Biarlah kerinduan hati Tuhan menjadi kerinduan hati kita: jemaat GBKP yang melekat kepada Tuhan, mencintai Tuhan lebih dari apapun dan membenci dosa lebih dari apapun; jemaat GBKP yang berperan, mampu menunjukkan “garam”-nya dan “terang”-nya, bukan hanya di keluarga dan gereja, tapi menembus masyarakat dan bangsa ini. Banyak orang pesimis, sepertinya tidak mungkin? Bukankah bagi Allah tidak ada yang tidak mungkin (Luk 1:37; 18:27)? Ternyata bagi orang percaya juga (Mrk 9:23). Maka itu percayalah, kepada Allah! Semua ambil bagian, lanjutkan perjuangan ini, melakukan yang (paling maksimal) bisa kita lakukan. Mungkin saja bukan bagian kita melihat hasilnya kelak, yang penting, kerjakanlah tanggung jawab kita sebagai pengikut Kristus sepenuhnya, dan Allah akan bekerja dengan cara dan waktu-Nya. Selamat berjuang. Berjuang untuk setia. Setia kepada Allah yang setia.
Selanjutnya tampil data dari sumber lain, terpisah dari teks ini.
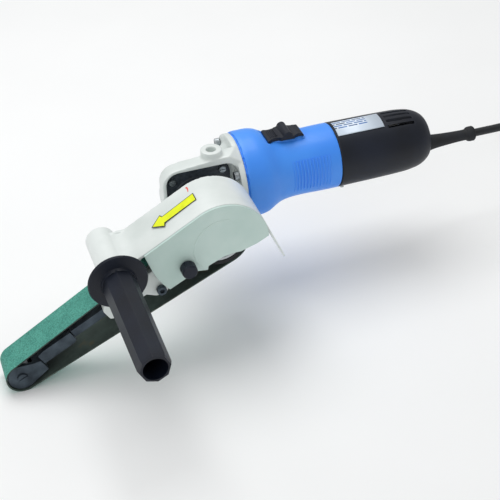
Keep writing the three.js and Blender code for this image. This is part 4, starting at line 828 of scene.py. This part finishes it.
bmesh.ops.inset_region(film, faces=[top_face], thickness=0.0007, use_even_offset=True)
top_face.material_index = 0
film.to_mesh(arrow.data)
film.free()

# Red enamel tick beside the arrow, sprayed through a stencil.
red_ink, tree, shader, place = new_finish("red_stencil_enamel", {"IOR": 1.48, "Roughness": 0.5})
worn = add_node(tree, "ShaderNodeTexNoise", {}, {"Vector": place, "Scale": 700, "Detail": 4})
tone = add_node(tree, "ShaderNodeValToRGB", {"stops": [(0.35, "E0564F"), (0.7, "F08A82")]},
                {"Fac": worn.outputs["Fac"]})
tree.links.new(tone.outputs["Color"], shader.inputs["Base Color"])
tick_line = [(0.2, 20.4), (1.9, 20.6), (2.4, 18.2), (1.9, 15.6), (1.1, 13.2), (0.5, 13.4), (0.9, 15.8),
             (1.0, 18.0)]
count = len(tick_line)
tick_points = [(x, y, math.sqrt(40.3 ** 2 - x * x) + lift) for lift in (0.02, 0.2) for x, y in tick_line]
tick_faces = [tuple(range(count)), tuple(range(2 * count - 1, count - 1, -1))]
tick_faces += [(k, (k + 1) % count, count + (k + 1) % count, count + k) for k in range(count)]
tick = seat(solid("red_tick_mark", tick_points, tick_faces), True)
fit_piece(tick, red_ink, "arm", "yellow_print")

plate_film, tree, shader, place = new_finish("pale_rating_film", {"IOR": 1.48, "Roughness": 0.3})
label_low, label_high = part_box("rating_label")
centred = add_node(tree, "ShaderNodeMapping", {},
                   {"Vector": place, "Location": -(label_low + label_high) / 2})
bars = add_node(tree, "ShaderNodeTexBrick", {"offset": 0.37},
                {"Vector": centred.outputs[0], "Color1": linear("4E7FC4"), "Color2": linear("1F2B3A"),
                 "Mortar": linear("DCE8F4"), "Scale": 55, "Brick Width": 0.55, "Row Height": 0.16,
                 "Mortar Size": 0.045, "Mortar Smooth": 0.2})
axes = add_node(tree, "ShaderNodeSeparateXYZ", {}, {"Vector": centred.outputs[0]})
upper = add_node(tree, "ShaderNodeMath", {"operation": "GREATER_THAN"}, {0: axes.outputs["Y"], 1: -0.0035})
forward = add_node(tree, "ShaderNodeMath", {"operation": "LESS_THAN"}, {0: axes.outputs["X"], 1: 0.009})
printed = add_node(tree, "ShaderNodeMath", {"operation": "MULTIPLY"},
                   {0: upper.outputs[0], 1: forward.outputs[0]})
tone = add_node(tree, "ShaderNodeMix", {"data_type": "RGBA"},
                {0: printed.outputs[0], 6: linear("D5E2F0"), 7: bars.outputs["Color"]})
tree.links.new(tone.outputs[2], shader.inputs["Base Color"])
label = shape_of("rating_label", "rating_plate_film")
label.data.shade_smooth()
fit_piece(label, plate_film, "motor_unit", "label_film", "rating_label")

# ---- electrical pieces -----------------------------------------------------------------
# Inside the barrel: enamelled copper, the commutator, brass brush holders and carbon
# brushes, the fan and the switch body.
copper, tree, shader, place = new_finish("enamelled_copper", {"Metallic": 0.9, "Roughness": 0.35})
wires = add_node(tree, "ShaderNodeTexWave", {"bands_direction": "Y"}, {"Vector": place, "Scale": 500})
tone = add_node(tree, "ShaderNodeValToRGB", {"stops": [(0.2, "7C3D18"), (0.8, "C47A45")]},
                {"Fac": wires.outputs["Fac"]})
tree.links.new(tone.outputs["Color"], shader.inputs["Base Color"])
carbon, tree, shader, place = new_finish("pressed_carbon", {"Roughness": 0.7})
dust = add_node(tree, "ShaderNodeTexNoise", {}, {"Vector": place, "Scale": 1200, "Detail": 3})
tone = add_node(tree, "ShaderNodeValToRGB", {"stops": [(0.3, "1C1D1F"), (0.8, "34363A")]},
                {"Fac": dust.outputs["Fac"]})
tree.links.new(tone.outputs["Color"], shader.inputs["Base Color"])
for node, material in (("field_coil_1", copper), ("field_coil_2", copper), ("commutator", copper),
                       ("brush_holder_1", brass), ("brush_holder_2", brass),
                       ("carbon_brush_1", carbon), ("carbon_brush_2", carbon),
                       ("cooling_fan", nylon), ("switch_body", nylon)):
    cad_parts[node].data.materials.clear()
    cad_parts[node].data.materials.append(material)

# ---- bench and light -------------------------------------------------------------------
# A plain white bench that runs on past the view, and large soft lamps above it.
bench = solid("bench_top", [(-4000, -4000, 0), (4000, -4000, 0), (4000, 4000, 0), (-4000, 4000, 0)],
              [(0, 1, 2, 3)])
bench.data.transform(Matrix.Scale(0.001, 4))
paper, tree, shader, place = new_finish("white_bench_paper", {"Roughness": 0.9, "Specular IOR Level": 0.1})
fibre = add_node(tree, "ShaderNodeTexNoise", {}, {"Vector": place, "Scale": 6, "Detail": 2})
tone = add_node(tree, "ShaderNodeValToRGB", {"stops": [(0.3, "F6F7F7"), (0.7, "F8F9F9")]},
                {"Fac": fibre.outputs["Fac"]})
tree.links.new(tone.outputs["Color"], shader.inputs["Base Color"])
bench.data.materials.append(paper)

world = bpy.data.worlds.new("studio")
world.use_nodes = True
world.node_tree.nodes["Background"].inputs["Color"].default_value = (1, 1, 1, 1)
world.node_tree.nodes["Background"].inputs["Strength"].default_value = 0.5
scene.world = world
scene.view_settings.view_transform = "Standard"
for name, place, size, power in (("overhead", (-0.1, 0.5, 1.5), 1.2, 14),
                                 ("front_left", (-1.2, -1.2, 0.9), 1.0, 6)):
    lamp = bpy.data.lights.new(name, "AREA")
    lamp.size = size
    lamp.energy = power
    holder = bpy.data.objects.new(name, lamp)
    scene.collection.objects.link(holder)
    direction = Vector((0, 0, 0.08)) - Vector(place)
    holder.matrix_world = Matrix.Translation(place) @ direction.to_track_quat("-Z", "Y").to_matrix().to_4x4()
Saat ini adalah saat yang baik untuk menoleh ke balakang, kasih setia Tuhan yang menyertai hingga saat ini, menatap ke depan, di sana pun kasih setia dari Allah yang sama tetap menanti, dan menengadah ke atas, berdoa mengucap syukur, dan berseru seperti ungkapan hati pemazmur di Mazmur 36:8-11, “Lanjutkanlah kasih setia-Mu (ya Allah) …”. Soli Deo gloria.